* **Exercise**
Would you restate all the data that follows, word for word?
▼
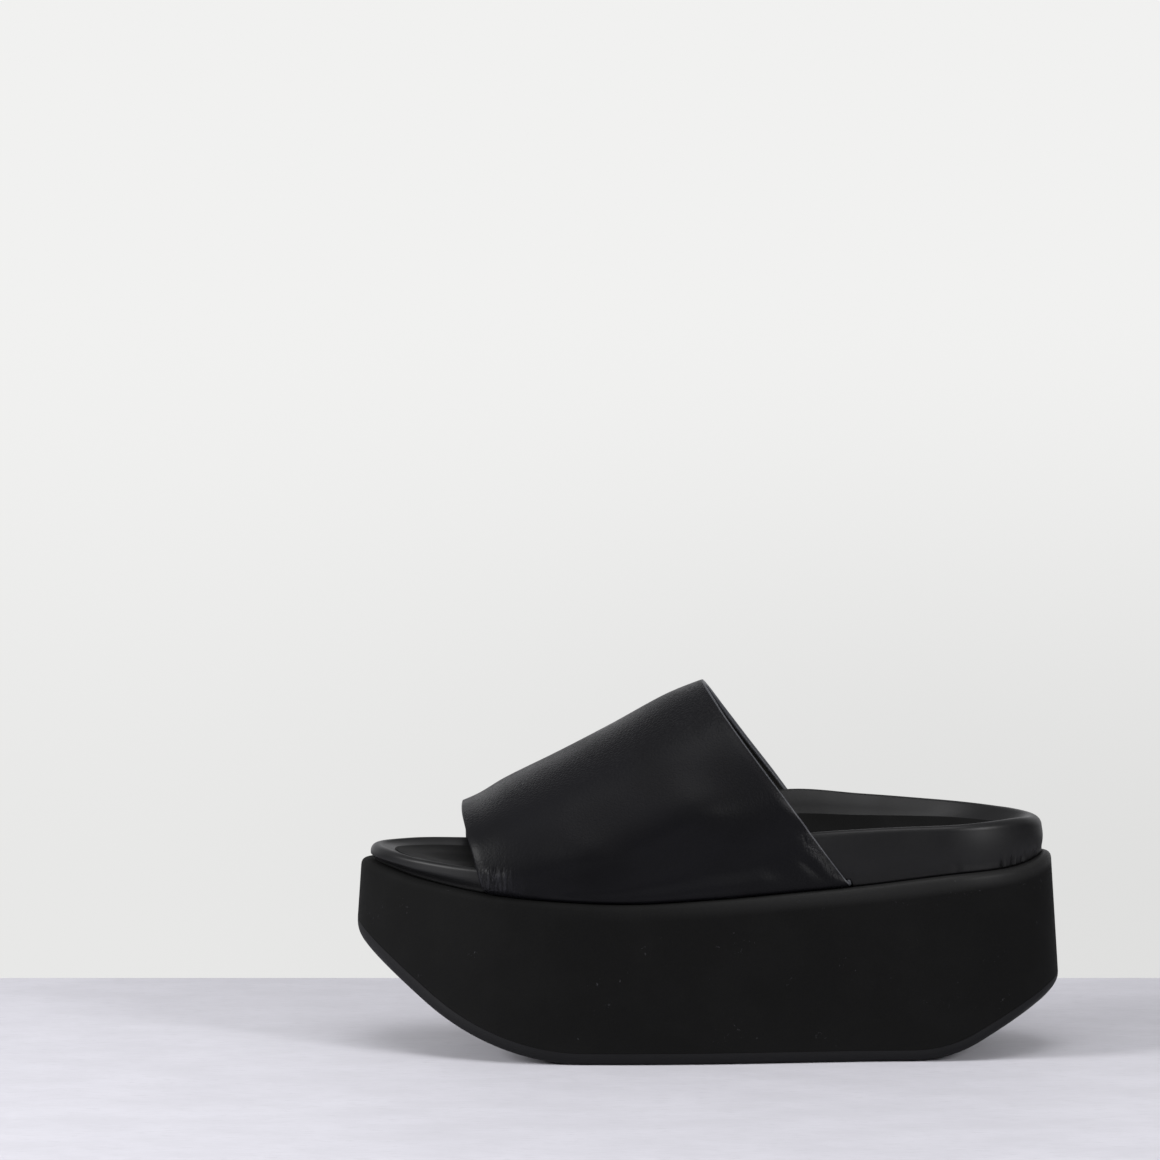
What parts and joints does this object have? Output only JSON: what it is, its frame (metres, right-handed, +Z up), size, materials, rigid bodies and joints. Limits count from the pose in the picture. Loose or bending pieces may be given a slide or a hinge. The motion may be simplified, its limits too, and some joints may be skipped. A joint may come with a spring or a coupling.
{
  "type": "mule",
  "caption": "Black open-toe platform mule for the left foot: one broad leather vamp over a leather-covered cup footbed on a thick rocker foam sole.",
  "frame": {"origin": "on the floor, under the middle of the whole shoe's box", "axes": "+X from toe to heel, +Y from the outer (lateral) to the inner (medial) side of the left foot, +Z up"},
  "size_m": [0.2676, 0.1052, 0.1396],
  "materials": {
    "outsole_rubber": "matte",
    "platform_foam": "matte, fine skin",
    "footbed_leather": "satin, smooth",
    "insole_leather": "matte",
    "upper_leather": "satin, fine pebbled grain"
  },
  "bodies": {
    "root": {"outsole": "outsole_rubber", "platform": "platform_foam", "footbed": "footbed_leather", "insole": "insole_leather", "upper": "upper_leather"}
  },
  "joints": []
}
▲
* **Response to the exercise**
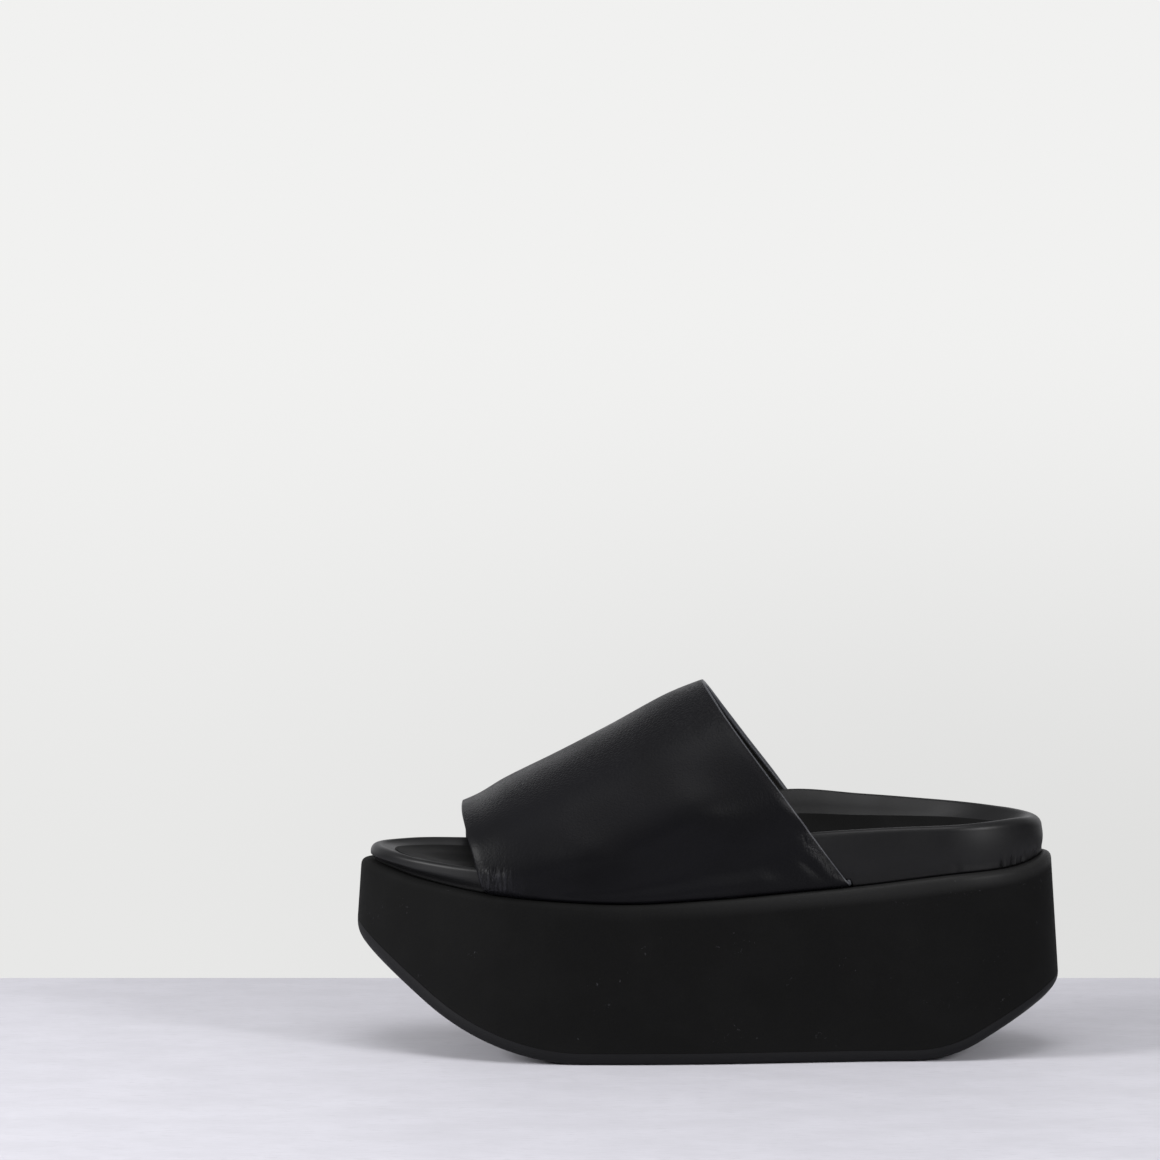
What parts and joints does this object have? Output only JSON: what it is, its frame (metres, right-handed, +Z up), size, materials, rigid bodies and joints. Limits count from the pose in the picture. Loose or bending pieces may be given a slide or a hinge. The motion may be simplified, its limits too, and some joints may be skipped. A joint may come with a spring or a coupling.
{
  "type": "mule",
  "caption": "Black open-toe platform mule for the left foot: one broad leather vamp over a leather-covered cup footbed on a thick rocker foam sole.",
  "frame": {"origin": "on the floor, under the middle of the whole shoe's box", "axes": "+X from toe to heel, +Y from the outer (lateral) to the inner (medial) side of the left foot, +Z up"},
  "size_m": [0.2676, 0.1052, 0.1396],
  "materials": {
    "outsole_rubber": "matte",
    "platform_foam": "matte, fine skin",
    "footbed_leather": "satin, smooth",
    "insole_leather": "matte",
    "upper_leather": "satin, fine pebbled grain"
  },
  "bodies": {
    "root": {"outsole": "outsole_rubber", "platform": "platform_foam", "footbed": "footbed_leather", "insole": "insole_leather", "upper": "upper_leather"}
  },
  "joints": []
}